Parece que o dia foi ontem...

Data 20/03/2013 15:35:41 | Tópico: Textos

Pode até já ter passado o dia que dizem ser o indicado para te lembrar. Mas... que importância tem isso, se te trago sempre comigo e todos os dias? De vez em quando ouço-te a chamar da porta da oficina para te ir amparar uma prancha mais grossa que não consegues serrar a direito sem a minha ajuda. Ou para segurar numa porta de um guarda-fatos enquanto fixas os parafusos ou lhe dás umas marteladas por dentro até as peças ficarem alinhadas. Ou simplesmente para te segurar na gambiarra enquanto fazes um risco preciso com o lápis que tiras da orelha.
Hoje foi dia de aplainar. O barulho da máquina arrancou-me da cama mais cedo. Estas aparas que te estorvam nos pés ficam para mais logo, da parte da tarde, que agora não tenho vagar. Depois venho cá, apanho-as todas e dou-te uma varridela no chão como deve ser.
Na prateleira, a velha telefonia (a mesma que nas tardes de domingo, te fazia companhia no relvado do Parque Eduardo VII, quando andavas por Lisboa) sempre na Rádio Renascença por causa das notícias e dos fados da Amália. De vez em quando lá vais buscar as cassetes que metes a tocar no pequeno aparelho de teclas brancas e uma vermelha na extremidade, onde o Alfredo Marceneiro e o Carlos do Carmo te cantam saudades de outros fados...

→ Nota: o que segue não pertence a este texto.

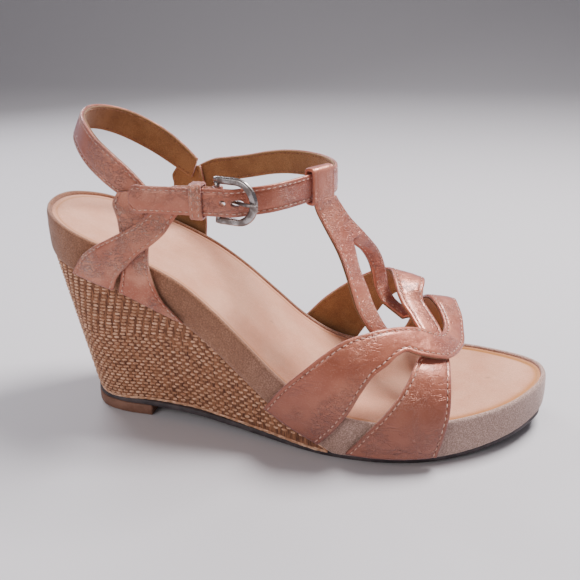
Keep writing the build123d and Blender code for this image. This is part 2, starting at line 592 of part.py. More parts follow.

Daqui a nada chega o ti Américo com o caldeiro do leite das cabras na mão e ambos ficarão a conversar enquanto esperam pelo sr. Alberto carteiro, que haverá de aparecer por volta das três horas, como de costume, com a sacola das cartas à tiracolo e a assobiar uma moda. Deve trazer a "Comarca de Arganil" e um punhado de novidades disto e daquilo que aconteceu aqui e ali. Haverá ainda tempo para um copo de vinho na adega, dois dedos de conversa e umas quantas quadras a rimar daquelas que se costumam fazer de improviso, nomeando alcunhas e feitos de conhecidas figuras das redondezas. Hão-de dar umas boas gargalhadas antes de se despedirem com um alegre e já saudoso "até amanhã". Depois, ele abrirá a caixa do correio vermelha que está na parede da nossa casa e tirará do seu interior o monte de cartas que guardará na sua sacola castanha. Ajeita-a ao ombro e de novo o assobio a acompanhá-lo enquanto vai descendo a rua sem pressas. Daí a pouco o barulho da motorizada a dobrar a curva das aveias.
Vês? É assim que te vou lembrando todos os dias, à medida que me vão surgindo estes pensamentos de retalhos nossos e por nós vividos, algures num tempo ido e agora apenas por mim, revividos.